To feed the hungry was outside the defined domain of the Board, but it was well within that of the Mission.
So plans were organised by which the Board School teachers distribute tickets for free breakfasts to from 100 to 120 of the most needy children attending their schools, and volunteers from Islington and Highbury supply to these a good hearty breakfast of bread and milk, or cocoa and bread and butter, on four mornings of each week during about four of the coldest months of the winter.
This is one of the scenes our Artist has depicted.
A SOUP KITCHEN
But a breakfast, however good, is poor nourishment for a whole day to a hungry child; and besides, no provision is in this way made for the stay-at-homes – whether these be the infants or the destitute adults.
So, to the free breakfasts has been added a soup-kitchen.
Twice a week soup is distributed, together with a hunch of bread, for a merely nominal payment.
Of the hearty way in which this is appreciated, and the eagerness with which this boon is sought, our Artist’s sketch will enable our readers to judge.

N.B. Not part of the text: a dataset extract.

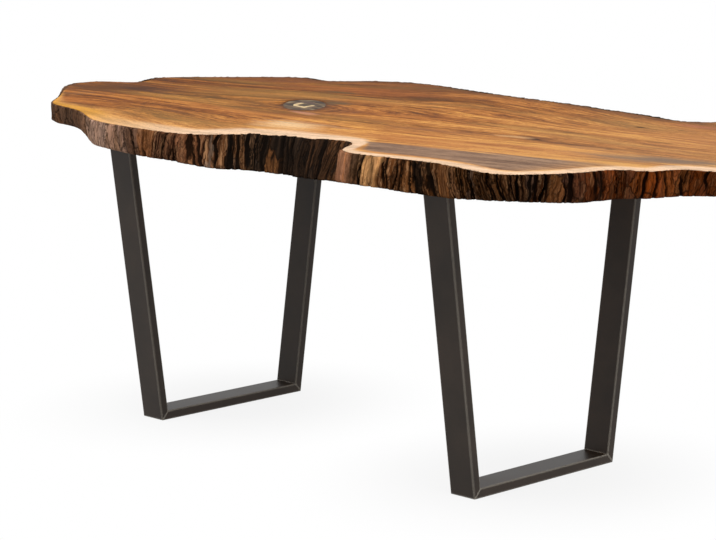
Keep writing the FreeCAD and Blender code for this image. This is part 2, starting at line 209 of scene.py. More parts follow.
# How rough the bark is: share of the way round, then 0 to 1. Worn at the left end, wide flakes on the right.
ROUGHNESS = np.array([
    (0.00, 0.35), (0.05, 0.15), (0.09, 0.22), (0.14, 0.40), (0.165, 0.85), (0.19, 1.00), (0.24, 1.00),
    (0.285, 0.95), (0.355, 0.95), (0.385, 0.60), (0.43, 0.55), (0.50, 0.80), (0.93, 0.60), (1.00, 0.35),
])
# Width of the bark's rim on the top face: share of the way round, then metres. Wide on the far side.
RIM = np.array([
    (0.00, 0.008), (0.03, 0.0035), (0.44, 0.003), (0.50, 0.007), (0.57, 0.021), (0.95, 0.021), (0.985, 0.013),
    (1.00, 0.008),
])


def bark_relief(around, height):
    """How far the bark stands out from its smooth edge, in metres, with crack depth and flake tint, 0 to 1.

    The face is the roughness times (stand of flake and strip + step at the flake's break + noise - the
    three cracks), plus the swell, less the tuck at the foot and the chips out of the lip. The cracks wander
    by three sizes of noise, and each wide flake is broken across once.
    """
    wander = (0.0038 * lattice_noise(around, 0 * height, 61, 1, 10)
              + 0.0006 * lattice_noise(around, height, 260, 3, 11)
              + 0.00028 * lattice_noise(around, height, 900, 7, 12))
    rough = np.interp(around, ROUGHNESS[:, 0], ROUGHNESS[:, 1])
    around = (around + wander) % 1.0
    (deep, plate), (mid, strip), (fine, _) = [cracks(around, height, count, mouth, seed)
                                              for seed, (count, mouth, _) in enumerate(CRACKS, 1)]
    (plates, _, deep_cut), (strips, _, mid_cut), (_, _, fine_cut) = CRACKS
    rng = np.random.default_rng(4)
    plate_tint = rng.random(plates)[plate]
    strip_tint = rng.random(strips)[strip]
    broken = rng.uniform(0.15, 1.25, plates)[plate] + 0.05 * lattice_noise(around, height, 900, 1, 13)
    step = rng.uniform(-BREAK_STEP, BREAK_STEP, plates)[plate]
    stand = (PLATE_STAND * (plate_tint - 0.45) + STRIP_STAND * (strip_tint - 0.5) + step * (height > broken)
             + 0.0012 * lattice_noise(around, height, 300, 4, 5)
             + 0.0010 * lattice_noise(around, height, 1400, 10, 6))
    relief = rough * (stand - deep_cut * deep - mid_cut * mid - fine_cut * fine)
    swell = SWELL * np.sin(np.pi * height)
    foot = -TUCK * np.clip(1 - height / 0.08, 0, 1) ** 2
    chip = np.clip(lattice_noise(around, 0 * height, 620, 1, 7) - 0.1, 0, 1)
    lip = -CHIP * rough * chip * np.clip((height - 0.84) / 0.16, 0, 1) ** 1.5
    face = np.clip(relief + swell + foot + lip, FURTHEST_IN, FURTHEST_OUT)
    depth = np.clip(rough * (deep + 0.7 * mid + 0.3 * fine), 0, 1)
    return face, depth, 0.6 * plate_tint + 0.4 * strip_tint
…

A HARMONIOUS WORKING RELATIONSHIP
In this truly practical way, the harmonious and friendly working, side by side, of the Board and the voluntary agencies, enables each to do its own part the better; and one solution of the problem is, in part at least, attained by the plan which the committee of the Nichol-street Ragged Schools have initiated, and which is largely due to the advice of their treasurer, Mr. Henry Spicer, M.P., a member of the London School Board.
If any of our readers feel inclined to help this ministering to the necessities of their poorer brethren, any contributions to the free breakfast, or the soup-kitchen fund will be most thankfully received and acknowledged.”